◆ **EXERCISE DIRECTIONS**
Each line below is to be written out in full, exactly as shown.

◆ **DATA EXCERPT**
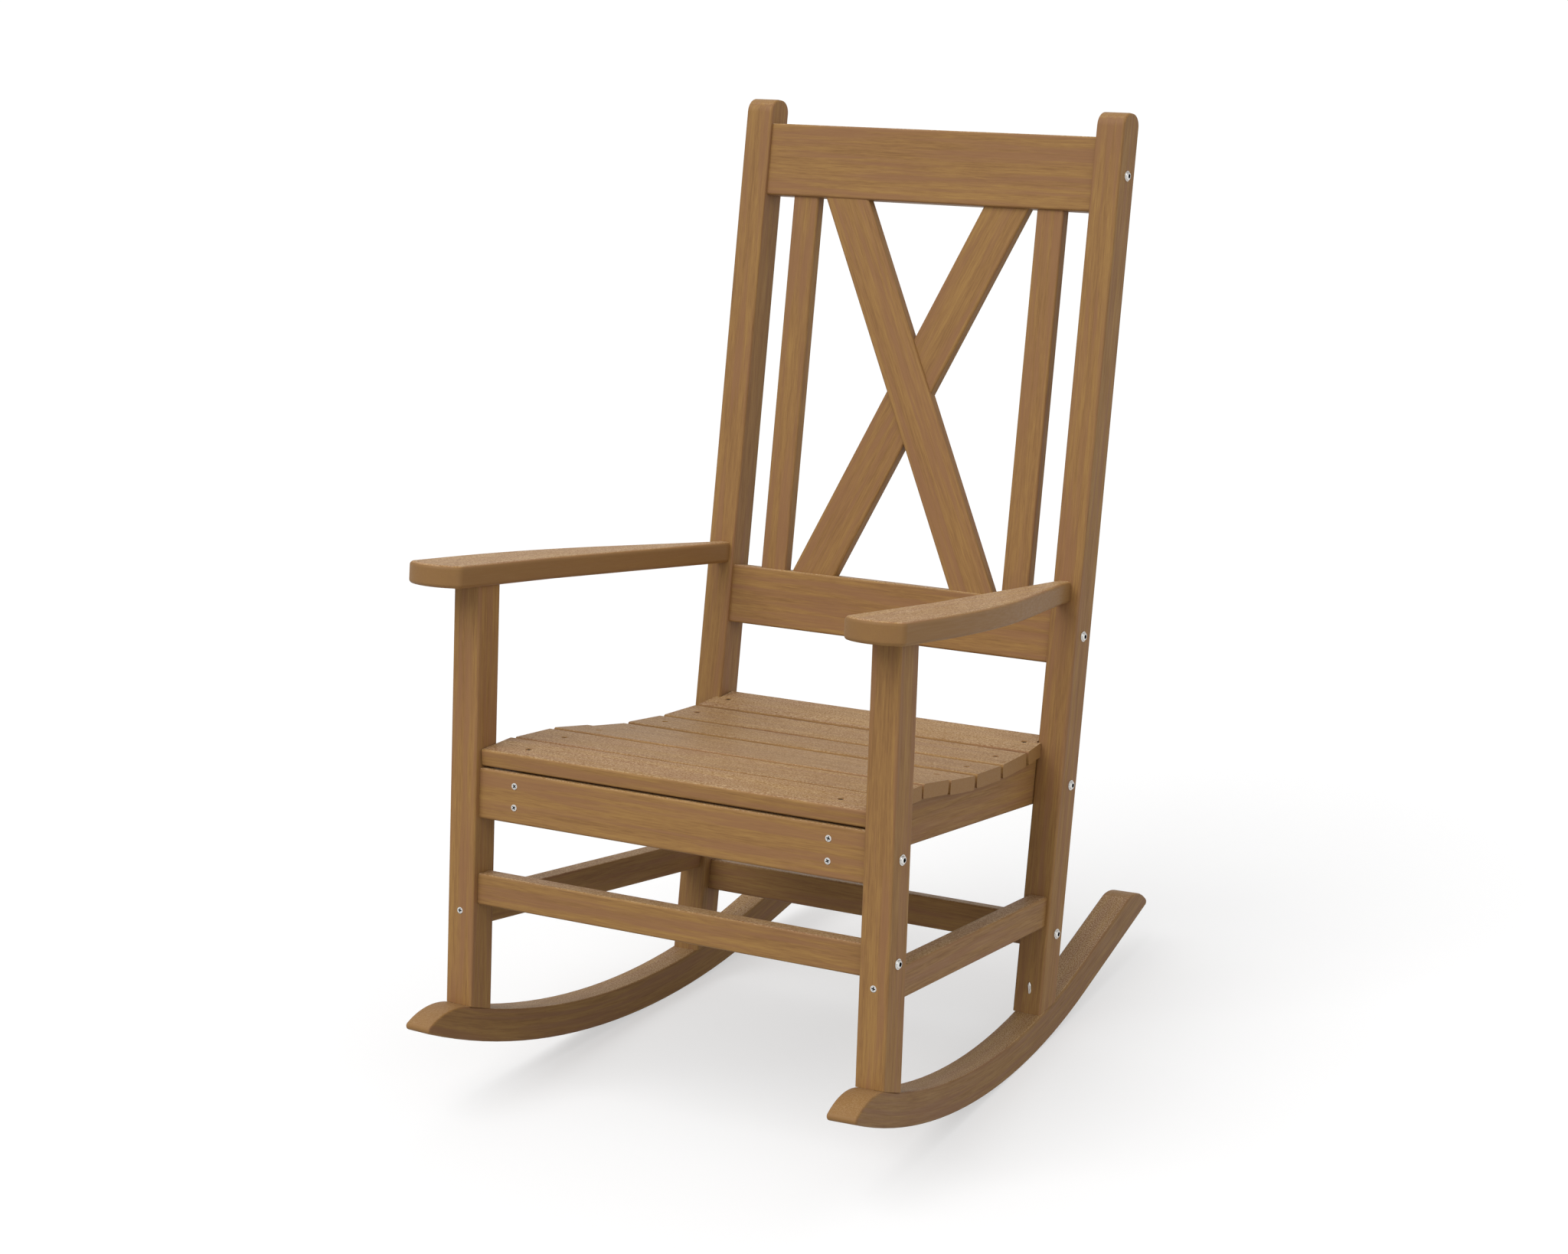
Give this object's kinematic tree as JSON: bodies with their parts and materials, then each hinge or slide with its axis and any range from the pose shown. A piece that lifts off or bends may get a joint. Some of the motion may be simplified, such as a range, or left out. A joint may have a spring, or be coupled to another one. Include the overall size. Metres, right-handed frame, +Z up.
{
  "type": "rocking chair",
  "caption": "Porch rocking chair with slatted contoured seat, tall leaning X-back, broad arms and curved rockers.",
  "frame": {"origin": "on the floor under the middle of the chair's overall box", "axes": "+Z up, -Y the way the sitter faces, +X to the left of a sitter"},
  "size_m": [0.678, 0.8632, 1.1123],
  "materials": {
    "lumber": "moulded lumber in teak brown with fine lengthwise grain",
    "steel": "satin stainless fasteners"
  },
  "bodies": {
    "root": {"apron_screws": "steel", "arm_dowel_screws": "steel", "arm_left": "lumber", "arm_right": "lumber", "back_post_left": "lumber", "back_post_right": "lumber", "back_slat_left": "lumber", "back_slat_right": "lumber", "frame_bolts": "steel", "front_apron": "lumber", "front_leg_left": "lumber", "front_leg_right": "lumber", "front_stretcher": "lumber", "leg_screws": "steel", "lower_back_rail": "lumber", "rear_rail_screws": "steel", "rear_seat_rail": "lumber", "rear_stretcher": "lumber", "rocker_left": "lumber", "rocker_right": "lumber", "rocker_screws": "steel", "seat_slat_1": "lumber", "seat_slat_2": "lumber", "seat_slat_3": "lumber", "seat_slat_4": "lumber", "seat_slat_5": "lumber", "seat_slat_6": "lumber", "seat_slat_7": "lumber", "side_seat_rail_left": "lumber", "side_seat_rail_right": "lumber", "side_stretcher_left": "lumber", "side_stretcher_right": "lumber", "slat_screws": "steel", "top_rail": "lumber", "x_brace_front": "lumber", "x_brace_rear": "lumber", "x_brace_screw": "steel"}
  },
  "joints": []
}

◆ **TASK RESULT**
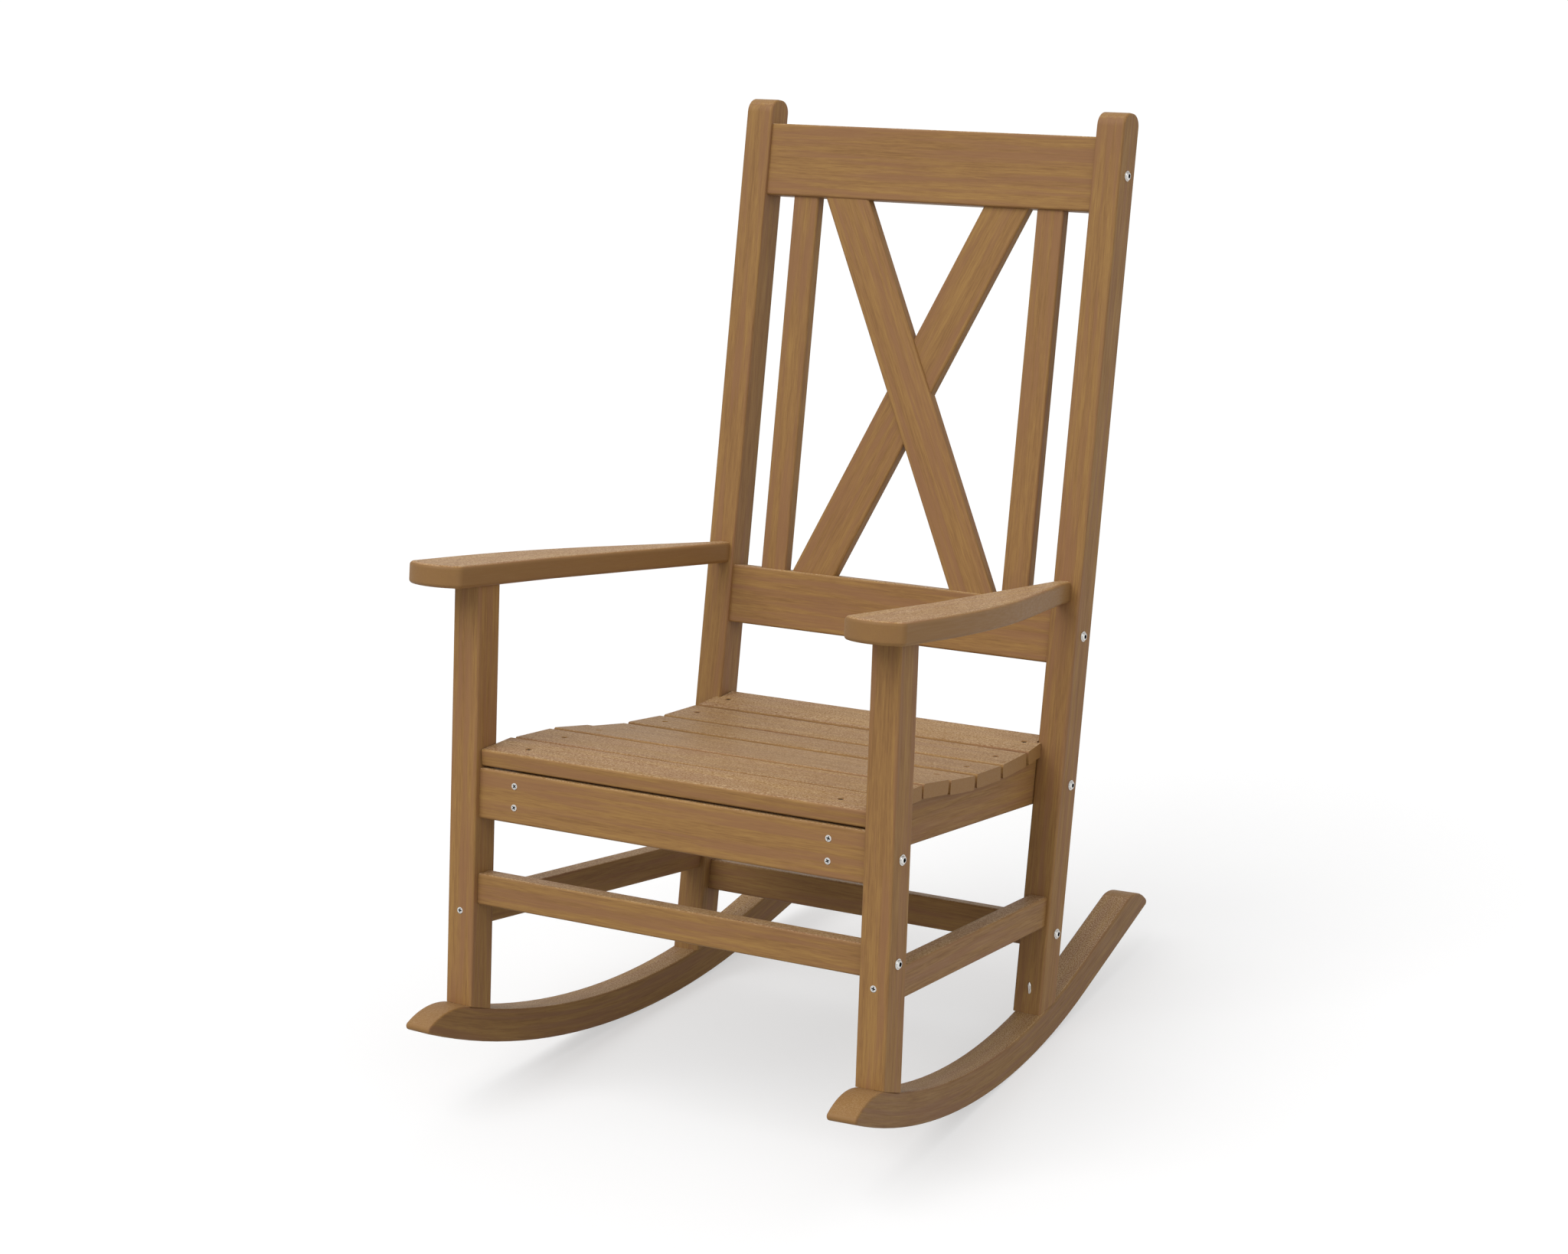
Give this object's kinematic tree as JSON: bodies with their parts and materials, then each hinge or slide with its axis and any range from the pose shown. A piece that lifts off or bends may get a joint. Some of the motion may be simplified, such as a range, or left out. A joint may have a spring, or be coupled to another one. Include the overall size. Metres, right-handed frame, +Z up.
{
  "type": "rocking chair",
  "caption": "Porch rocking chair with slatted contoured seat, tall leaning X-back, broad arms and curved rockers.",
  "frame": {"origin": "on the floor under the middle of the chair's overall box", "axes": "+Z up, -Y the way the sitter faces, +X to the left of a sitter"},
  "size_m": [0.678, 0.8632, 1.1123],
  "materials": {
    "lumber": "moulded lumber in teak brown with fine lengthwise grain",
    "steel": "satin stainless fasteners"
  },
  "bodies": {
    "root": {"apron_screws": "steel", "arm_dowel_screws": "steel", "arm_left": "lumber", "arm_right": "lumber", "back_post_left": "lumber", "back_post_right": "lumber", "back_slat_left": "lumber", "back_slat_right": "lumber", "frame_bolts": "steel", "front_apron": "lumber", "front_leg_left": "lumber", "front_leg_right": "lumber", "front_stretcher": "lumber", "leg_screws": "steel", "lower_back_rail": "lumber", "rear_rail_screws": "steel", "rear_seat_rail": "lumber", "rear_stretcher": "lumber", "rocker_left": "lumber", "rocker_right": "lumber", "rocker_screws": "steel", "seat_slat_1": "lumber", "seat_slat_2": "lumber", "seat_slat_3": "lumber", "seat_slat_4": "lumber", "seat_slat_5": "lumber", "seat_slat_6": "lumber", "seat_slat_7": "lumber", "side_seat_rail_left": "lumber", "side_seat_rail_right": "lumber", "side_stretcher_left": "lumber", "side_stretcher_right": "lumber", "slat_screws": "steel", "top_rail": "lumber", "x_brace_front": "lumber", "x_brace_rear": "lumber", "x_brace_screw": "steel"}
  },
  "joints": []
}